Modern without being post-modern, ironic without air-quotes, romantic without apology, this is a fairy tale for our time because it takes us beyond time and reminds us that happily ever after is still a dream worth having.

Parents should know that this film includes fantasy violence, with characters injured and killed in a variety of ways, everything from having their throats cut to being thrown out of windows, poisoned, and drowned. There is some mild language and there are some mild sexual references and non-explicit sexual situations. A strength of the movie is unexpected acceptance of and support for a cross-dressing character.


Families who see this movie should talk about what drew Dunstan and Tristan to the other side of the wall. What is the difference between being a shop boy and a boy who works in a shop?

Families who enjoy this movie will also enjoy sumptuous fantasy classics The Princess Bride, Labyrinth, Time Bandits, and Ladyhawke (also featuring Pfeiffer). And they will enjoy the graphic novel by Neil Gaiman, illustrated by Charles Vess.

  • jestrfyl

    One thing to note, this film is VERY different from the book. Some of the characters are more significant in the film and others more so in the book.

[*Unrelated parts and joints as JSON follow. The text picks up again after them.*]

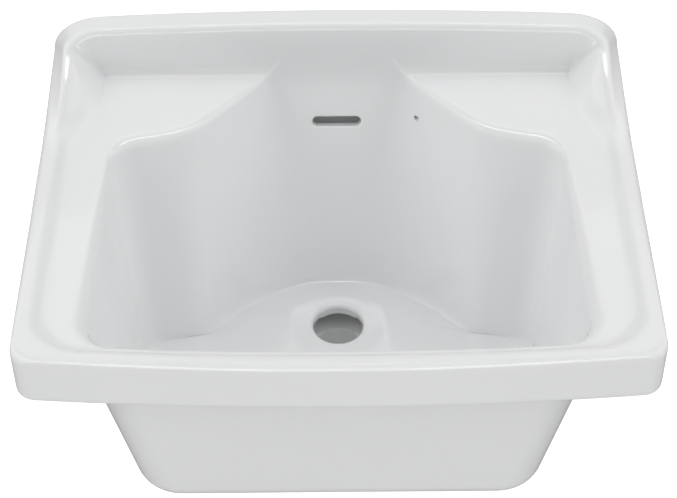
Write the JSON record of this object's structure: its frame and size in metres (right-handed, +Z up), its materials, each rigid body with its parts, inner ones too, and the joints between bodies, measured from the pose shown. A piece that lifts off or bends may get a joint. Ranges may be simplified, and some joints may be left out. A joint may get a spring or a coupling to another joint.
{
  "type": "mop service sink",
  "caption": "Wall-hung ceramic utility sink with a rear upstand, two shelf ledges, a bayed bowl, an overflow slot, a waste hole and wall fixings.",
  "frame": {"origin": "middle of the back face, in the wall plane, level with the top of the front rim", "axes": "+X to the user's right, +Y into the wall, -Y towards the user, +Z up"},
  "size_m": [0.6, 0.524, 0.3555],
  "materials": {
    "glaze": "gloss white glaze",
    "nylon": "moulded",
    "zinc_steel": "zinc plated"
  },
  "bodies": {
    "root": {"basin": "glaze", "sleeve_left": "nylon", "sleeve_right": "nylon", "bolt_left": "zinc_steel", "bolt_right": "zinc_steel", "washer_left": "zinc_steel", "washer_right": "zinc_steel", "nut_left": "zinc_steel", "nut_right": "zinc_steel"}
  },
  "joints": []
}
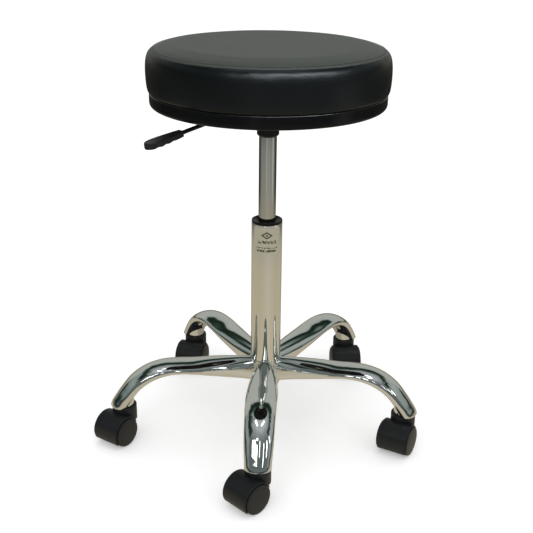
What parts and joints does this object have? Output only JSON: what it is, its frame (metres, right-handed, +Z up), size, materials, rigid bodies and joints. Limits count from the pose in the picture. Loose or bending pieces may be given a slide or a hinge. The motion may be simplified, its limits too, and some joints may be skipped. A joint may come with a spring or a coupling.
{
  "type": "pedicure stool",
  "caption": "Low round padded stool on a chrome gas-lift column with a five-leg swept tube base, hooded twin-wheel casters and a side release lever.",
  "frame": {"origin": "On the floor, at the middle of the footprint box of the whole stool in its rest pose. The column axis is the vertical line at x 15.31 mm, y 35.20 mm.", "axes": "+Z up. -Y is the front, the side of the front leg and of the sticker; +X is to the right seen from the front."},
  "size_m": [0.5328, 0.5195, 0.6424],
  "materials": {
    "chrome": "mirror polished",
    "rod_chrome": "polished",
    "steel": "plain",
    "black_steel": "satin black",
    "black_plastic": "fine satin",
    "caster_plastic": "satin",
    "wheel_plastic": "satin",
    "vinyl": "fine grain, soft sheen",
    "foam": "cut foam",
    "ply": "raw",
    "ring": "gloss",
    "sticker": "satin film",
    "bump_rubber": "matt"
  },
  "bodies": {
    "base": {"hub_sleeve": "chrome", "leg_front": "chrome", "leg_front_left": "chrome", "leg_front_right": "chrome", "leg_rear_left": "chrome", "leg_rear_right": "chrome", "caster_sockets": "chrome", "caster_stems": "steel", "stem_grip_rings": "steel", "column_tube": "chrome", "column_end_plate": "steel", "guide_bushing": "black_plastic", "column_label": "sticker", "thrust_race": "steel"},
    "spindle": {"piston_rod": "steel", "piston_head": "steel", "thrust_balls": "steel", "thrust_cap": "steel", "rod_clip": "steel", "bump_stop": "bump_rubber"},
    "seat": {"gas_cylinder": "rod_chrome", "cylinder_gland": "steel", "sleeve_collar": "black_plastic", "plate_sleeve": "black_steel", "seat_plate": "black_steel", "plate_screws": "steel", "lever_pivot_pin": "steel", "ply_board": "ply", "foam_core": "foam", "cushion_cover": "vinyl", "trim_ring": "ring"},
    "lever": {"lever_rod": "black_steel", "lever_handle": "black_plastic"},
    "valve_pin": {"release_pin": "steel"},
    "caster_front": {"caster_front_hood": "caster_plastic", "caster_front_axle": "steel"},
    "caster_front_wheel_r": {"caster_front_wheel_right": "wheel_plastic"},
    "caster_front_wheel_l": {"caster_front_wheel_left": "wheel_plastic"},
    "caster_front_left": {"caster_front_left_hood": "caster_plastic", "caster_front_left_axle": "steel"},
    "caster_front_left_wheel_r": {"caster_front_left_wheel_right": "wheel_plastic"},
    "caster_front_left_wheel_l": {"caster_front_left_wheel_left": "wheel_plastic"},
    "caster_front_right": {"caster_front_right_hood": "caster_plastic", "caster_front_right_axle": "steel"},
    "caster_front_right_wheel_r": {"caster_front_right_wheel_right": "wheel_plastic"},
    "caster_front_right_wheel_l": {"caster_front_right_wheel_left": "wheel_plastic"},
    "caster_rear_left": {"caster_rear_left_hood": "caster_plastic", "caster_rear_left_axle": "steel"},
    "caster_rear_left_wheel_r": {"caster_rear_left_wheel_right": "wheel_plastic"},
    "caster_rear_left_wheel_l": {"caster_rear_left_wheel_left": "wheel_plastic"},
    "caster_rear_right": {"caster_rear_right_hood": "caster_plastic", "caster_rear_right_axle": "steel"},
    "caster_rear_right_wheel_r": {"caster_rear_right_wheel_right": "wheel_plastic"},
    "caster_rear_right_wheel_l": {"caster_rear_right_wheel_left": "wheel_plastic"}
  },
  "joints": [
    {"name": "seat_swivel", "type": "hinge", "parent": "base", "child": "spindle", "pos_m": [0.01531, 0.0352, 0.079], "axis": [0, 0, 1], "continuous": true},
    {"name": "seat_lift", "type": "slide", "parent": "spindle", "child": "seat", "axis": [0, 0, 1], "range_m": [-0.12, 0]},
    {"name": "lever_pivot", "type": "hinge", "parent": "seat", "child": "lever", "pos_m": [-0.00732, 0.01257, 0.55312], "axis": [-0.7071, 0.7071, 0], "range_deg": [0, 4]},
    {"name": "valve_pin_slide", "type": "slide", "parent": "seat", "child": "valve_pin", "axis": [0, 0, -1], "range_m": [0, 0.0025]},
    {"name": "caster_front_swivel", "type": "hinge", "parent": "base", "child": "caster_front", "pos_m": [0.00624, -0.20763, 0.048], "axis": [0, 0, 1], "continuous": true},
    {"name": "caster_front_wheel_r_spin", "type": "hinge", "parent": "caster_front", "child": "caster_front_wheel_r", "pos_m": [-0.01034, -0.22415, 0.0245], "axis": [0.7059, -0.7083, 0], "continuous": true},
    {"name": "caster_front_wheel_l_spin", "type": "hinge", "parent": "caster_front", "child": "caster_front_wheel_l", "pos_m": [-0.01034, -0.22415, 0.0245], "axis": [0.7059, -0.7083, 0], "continuous": true},
    {"name": "caster_front_left_swivel", "type": "hinge", "parent": "base", "child": "caster_front_left", "pos_m": [-0.21844, -0.03121, 0.048], "axis": [0, 0, 1], "continuous": true},
    {"name": "caster_front_left_wheel_r_spin", "type": "hinge", "parent": "caster_front_left", "child": "caster_front_left_wheel_r", "pos_m": [-0.23149, -0.05063, 0.0245], "axis": [0.83, -0.5577, 0], "continuous": true},
    {"name": "caster_front_left_wheel_l_spin", "type": "hinge", "parent": "caster_front_left", "child": "caster_front_left_wheel_l", "pos_m": [-0.23149, -0.05063, 0.0245], "axis": [0.83, -0.5577, 0], "continuous": true},
    {"name": "caster_front_right_swivel", "type": "hinge", "parent": "base", "child": "caster_front_right", "pos_m": [0.24345, -0.04847, 0.048], "axis": [0, 0, 1], "continuous": true},
    {"name": "caster_front_right_wheel_r_spin", "type": "hinge", "parent": "caster_front_right", "child": "caster_front_right_wheel_r", "pos_m": [0.23193, -0.06883, 0.0245], "axis": [0.8704, -0.4924, 0], "continuous": true},
    {"name": "caster_front_right_wheel_l_spin", "type": "hinge", "parent": "caster_front_right", "child": "caster_front_right_wheel_l", "pos_m": [0.23193, -0.06883, 0.0245], "axis": [0.8704, -0.4924, 0], "continuous": true},
    {"name": "caster_rear_left_swivel", "type": "hinge", "parent": "base", "child": "caster_rear_left", "pos_m": [-0.12008, 0.23699, 0.048], "axis": [0, 0, 1], "continuous": true},
    {"name": "caster_rear_left_wheel_r_spin", "type": "hinge", "parent": "caster_rear_left", "child": "caster_rear_left_wheel_r", "pos_m": [-0.12574, 0.21428, 0.0245], "axis": [0.9703, -0.2419, 0], "continuous": true},
    {"name": "caster_rear_left_wheel_l_spin", "type": "hinge", "parent": "caster_rear_left", "child": "caster_rear_left_wheel_l", "pos_m": [-0.12574, 0.21428, 0.0245], "axis": [0.9703, -0.2419, 0], "continuous": true},
    {"name": "caster_rear_right_swivel", "type": "hinge", "parent": "base", "child": "caster_rear_right", "pos_m": [0.16538, 0.22632, 0.048], "axis": [0, 0, 1], "continuous": true},
    {"name": "caster_rear_right_wheel_r_spin", "type": "hinge", "parent": "caster_rear_right", "child": "caster_rear_right_wheel_r", "pos_m": [0.16742, 0.20301, 0.0245], "axis": [0.9962, 0.0872, 0], "continuous": true},
    {"name": "caster_rear_right_wheel_l_spin", "type": "hinge", "parent": "caster_rear_right", "child": "caster_rear_right_wheel_l", "pos_m": [0.16742, 0.20301, 0.0245], "axis": [0.9962, 0.0872, 0], "continuous": true}
  ],
  "couplings": [
    {"joint": "valve_pin_slide", "follows": "lever_pivot", "m_per_rad": 0.0295}
  ]
}
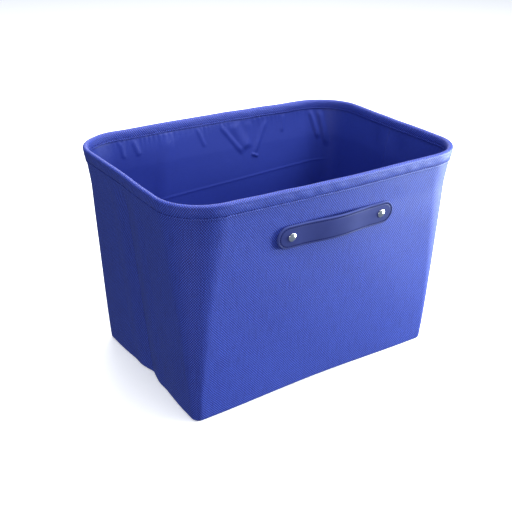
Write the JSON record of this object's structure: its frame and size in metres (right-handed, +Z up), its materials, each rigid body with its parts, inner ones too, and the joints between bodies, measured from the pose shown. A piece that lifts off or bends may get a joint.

But both are great adventures and fun. I suggest letting kids read the book then see the movice and talk about how and why they are different. By the way, Gaiman sigend off on the changes, which is interesting. Speaking of Neil G., it will be interesting to compare this movie to Beowolf, which he produced.

  • Nell Minow

    Thanks for your thoughtful comments, jestrfyl. I think I like the ending of the book better than the ending of the movie, but you are right, both have their own pleasures and I enjoyed them both. I like Neil Gaiman and hope more of his books are turned into films. I’d like to see a movie version of “Anansi Boys!”

  • Casey

    Hi, Movie Mum. I found that you wrote ‘Tristran’ in your review. I would like to inform you that the name ‘Tristran’ is only used in the novel. In the movie, the name was changed to ‘Tristan’.